▸ **DO THIS**
Return the lines exactly as they stand, from the first of the material through the line containing "context.scene.camera = obj".

▸ **TASK INPUT**
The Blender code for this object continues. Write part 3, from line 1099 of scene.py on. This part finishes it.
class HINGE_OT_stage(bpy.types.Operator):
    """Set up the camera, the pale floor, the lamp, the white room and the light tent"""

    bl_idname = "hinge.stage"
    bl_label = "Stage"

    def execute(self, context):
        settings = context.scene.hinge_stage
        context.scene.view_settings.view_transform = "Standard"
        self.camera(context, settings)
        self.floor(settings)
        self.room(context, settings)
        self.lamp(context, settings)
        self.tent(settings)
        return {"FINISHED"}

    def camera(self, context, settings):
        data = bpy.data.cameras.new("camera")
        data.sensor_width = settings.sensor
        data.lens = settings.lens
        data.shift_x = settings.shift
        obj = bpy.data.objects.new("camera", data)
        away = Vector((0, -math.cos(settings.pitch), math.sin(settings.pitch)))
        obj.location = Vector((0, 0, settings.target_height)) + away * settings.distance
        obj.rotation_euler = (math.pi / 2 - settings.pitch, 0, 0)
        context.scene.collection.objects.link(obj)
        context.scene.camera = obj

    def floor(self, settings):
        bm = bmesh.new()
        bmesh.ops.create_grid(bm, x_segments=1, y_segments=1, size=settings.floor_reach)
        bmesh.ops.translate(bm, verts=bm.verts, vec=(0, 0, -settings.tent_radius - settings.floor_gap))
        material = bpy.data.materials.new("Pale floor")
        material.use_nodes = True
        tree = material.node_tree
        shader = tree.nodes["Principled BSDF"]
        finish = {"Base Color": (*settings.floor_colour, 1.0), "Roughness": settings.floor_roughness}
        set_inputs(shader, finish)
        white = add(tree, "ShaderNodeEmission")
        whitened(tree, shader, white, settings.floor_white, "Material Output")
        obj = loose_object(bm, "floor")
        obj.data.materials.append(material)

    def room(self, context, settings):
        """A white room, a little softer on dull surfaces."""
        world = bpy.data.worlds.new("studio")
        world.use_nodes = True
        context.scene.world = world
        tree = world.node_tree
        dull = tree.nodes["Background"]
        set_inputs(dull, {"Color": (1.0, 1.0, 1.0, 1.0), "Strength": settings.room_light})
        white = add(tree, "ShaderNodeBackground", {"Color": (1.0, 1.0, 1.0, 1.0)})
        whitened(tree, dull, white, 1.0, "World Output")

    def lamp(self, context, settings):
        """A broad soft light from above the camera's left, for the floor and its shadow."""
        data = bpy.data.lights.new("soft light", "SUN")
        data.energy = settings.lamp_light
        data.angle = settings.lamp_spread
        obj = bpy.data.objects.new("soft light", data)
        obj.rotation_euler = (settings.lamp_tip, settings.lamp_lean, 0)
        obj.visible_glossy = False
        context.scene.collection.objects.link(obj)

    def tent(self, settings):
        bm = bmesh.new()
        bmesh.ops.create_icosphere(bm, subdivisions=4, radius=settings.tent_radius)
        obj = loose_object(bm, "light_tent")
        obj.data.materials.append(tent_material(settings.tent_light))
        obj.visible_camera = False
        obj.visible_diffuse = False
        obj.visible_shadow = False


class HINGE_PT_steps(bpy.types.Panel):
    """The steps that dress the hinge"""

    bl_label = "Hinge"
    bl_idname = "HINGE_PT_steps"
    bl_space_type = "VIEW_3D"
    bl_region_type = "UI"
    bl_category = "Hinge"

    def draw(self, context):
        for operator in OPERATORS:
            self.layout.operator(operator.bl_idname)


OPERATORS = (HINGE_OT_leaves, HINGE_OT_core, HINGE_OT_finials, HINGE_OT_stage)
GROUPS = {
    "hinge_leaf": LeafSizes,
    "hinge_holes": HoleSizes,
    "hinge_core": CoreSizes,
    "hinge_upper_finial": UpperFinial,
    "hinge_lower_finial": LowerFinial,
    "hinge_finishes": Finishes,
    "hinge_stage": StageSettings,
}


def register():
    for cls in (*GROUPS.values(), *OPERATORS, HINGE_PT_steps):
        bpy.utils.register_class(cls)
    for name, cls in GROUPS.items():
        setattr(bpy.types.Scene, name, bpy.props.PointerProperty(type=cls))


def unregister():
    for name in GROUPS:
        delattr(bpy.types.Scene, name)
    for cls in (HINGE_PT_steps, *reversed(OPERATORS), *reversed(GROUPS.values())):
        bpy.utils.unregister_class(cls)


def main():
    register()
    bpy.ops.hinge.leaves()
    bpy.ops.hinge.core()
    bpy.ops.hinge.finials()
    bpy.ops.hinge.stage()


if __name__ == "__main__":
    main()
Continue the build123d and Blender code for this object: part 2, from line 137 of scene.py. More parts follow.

▸ **COMPLETE RESPONSE**
The Blender code for this object continues. Write part 3, from line 1099 of scene.py on. This part finishes it.
class HINGE_OT_stage(bpy.types.Operator):
    """Set up the camera, the pale floor, the lamp, the white room and the light tent"""

    bl_idname = "hinge.stage"
    bl_label = "Stage"

    def execute(self, context):
        settings = context.scene.hinge_stage
        context.scene.view_settings.view_transform = "Standard"
        self.camera(context, settings)
        self.floor(settings)
        self.room(context, settings)
        self.lamp(context, settings)
        self.tent(settings)
        return {"FINISHED"}

    def camera(self, context, settings):
        data = bpy.data.cameras.new("camera")
        data.sensor_width = settings.sensor
        data.lens = settings.lens
        data.shift_x = settings.shift
        obj = bpy.data.objects.new("camera", data)
        away = Vector((0, -math.cos(settings.pitch), math.sin(settings.pitch)))
        obj.location = Vector((0, 0, settings.target_height)) + away * settings.distance
        obj.rotation_euler = (math.pi / 2 - settings.pitch, 0, 0)
        context.scene.collection.objects.link(obj)
        context.scene.camera = obj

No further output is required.